Natürlich standen ihre Texte nie ganz außerhalb der Form. Der pünktlich zur Verleihung des Büchner-Preises von Monika Rinck und Steffen Popp herausgegebene Band „Das ist hier der Fall“ mit Gedichten aus fünf Jahrzehnten zeigt Erbs erstaunlichen Willen zur Formenvielfalt, der sich in einer skurrilen Szene genauso ausdrückt wie in einer naturlyrischen Beobachtung, mal im essayistischen Langgedicht, dann im autobiografischen Zweizeiler, in grafisch aufgelösten Poemen genauso wie in klassischer Lautpoesie, gefolgt von poetologischen Reflexionen und Erörterungen volkstümlicher Redewendungen.

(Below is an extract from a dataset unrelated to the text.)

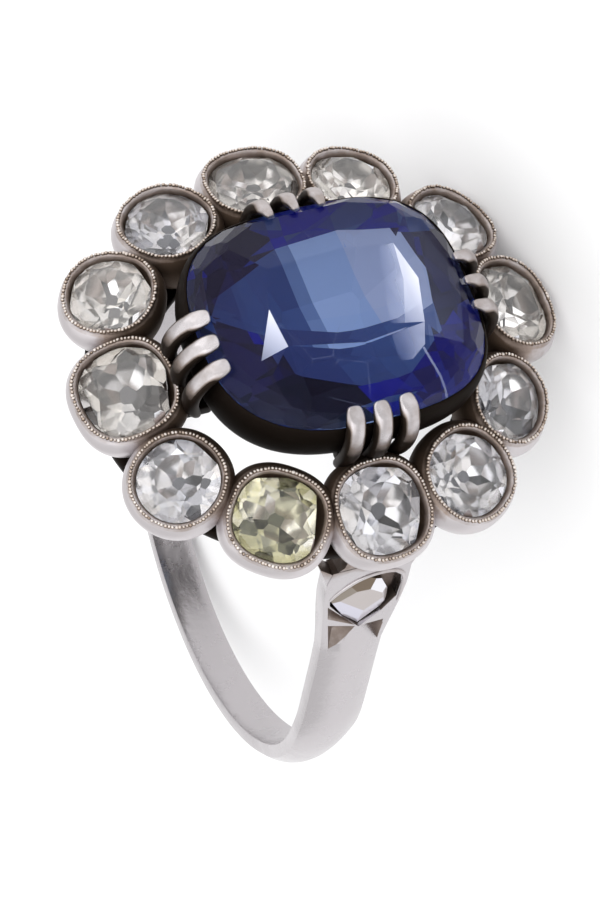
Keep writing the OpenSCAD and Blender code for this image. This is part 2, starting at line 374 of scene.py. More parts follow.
def metal(name, bright, dark, roughness, tarnishAndShadeBase, scratch=0.25, grain=2600):
    # Silvery, and brown where the painted value of tarnish and painted shade is high, with fine grain and
    # light scratches.
    material, tree, shader = newMaterial(name)
    painted = addNode(tree, "Attribute", "Fac", attribute_name="tarnish_and_shade")
    clouds = noise(tree, silver["clouds"])
    fine = noise(tree, {"Scale": grain, **silver["grain"]})
    share, part = silver["cloudShare"], silver["brightShare"]
    spread = reckon(tree, "MULTIPLY_ADD", clouds, share, tarnishAndShadeBase - share / 2)
    level = reckon(tree, "ADD", painted, spread)
    middle = [warm * (part * b + (1 - part) * d) for warm, b, d in zip(silver["warmth"], bright, dark)]
    colour = addRamp(tree, level, list(zip(silver["rampPlaces"], (bright, middle, dark))))
    rough = addNode(tree, "MapRange", "Result", {
        "Value": level, "To Min": roughness, "To Max": roughness + silver["roughening"]})
    bump = addNode(tree, "Bump", "Normal", {
        "Strength": scratch, "Distance": silver["depth"], "Height": fine})
    feed(tree, shader, {"Base Color": colour, "Metallic": 1, "Roughness": rough, "Normal": bump})
    return material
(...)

Elke Erb dichtete und kommentierte ihre Lyrik gleichermaßen, sie untersuchte und formte Worte und Bedeutungen, immer auf der Suche nach Wahrheiten in der Welt und in der Ästhetik – mögen die auch noch so übel sein: „Kaum setze ich die Feder an, bohrt sie sich in den Grund. / Auch schon ohne Papier, schon im Kopf. – Oder so gesagt. Gehe ich / Dem Übel auf den Grund, kommt es über mich, Übel auf Übel!“

Elke Erb hat die meisten ihrer zwanzig Gedichtbände in kleineren Verlagen veröffentlicht; insbesondere die Editionen von Lyrikförderer Urs Engeler sind zu erwähnen. Mit dem Büchnerpreis wurde sie im hohen Alter noch Teil der Suhrkamp-Kultur. Luftig und leicht wirkten ihre Gedichte jüngeren Datums, obwohl es beziehungsweise gerade weil es um die eigene Gebrechlichkeit geht. Elke Erb schien sich in der Paradoxie besonders heimisch zu fühlen. Am Montag starb die Dichterin im Alter von 85 Jahren in Berlin.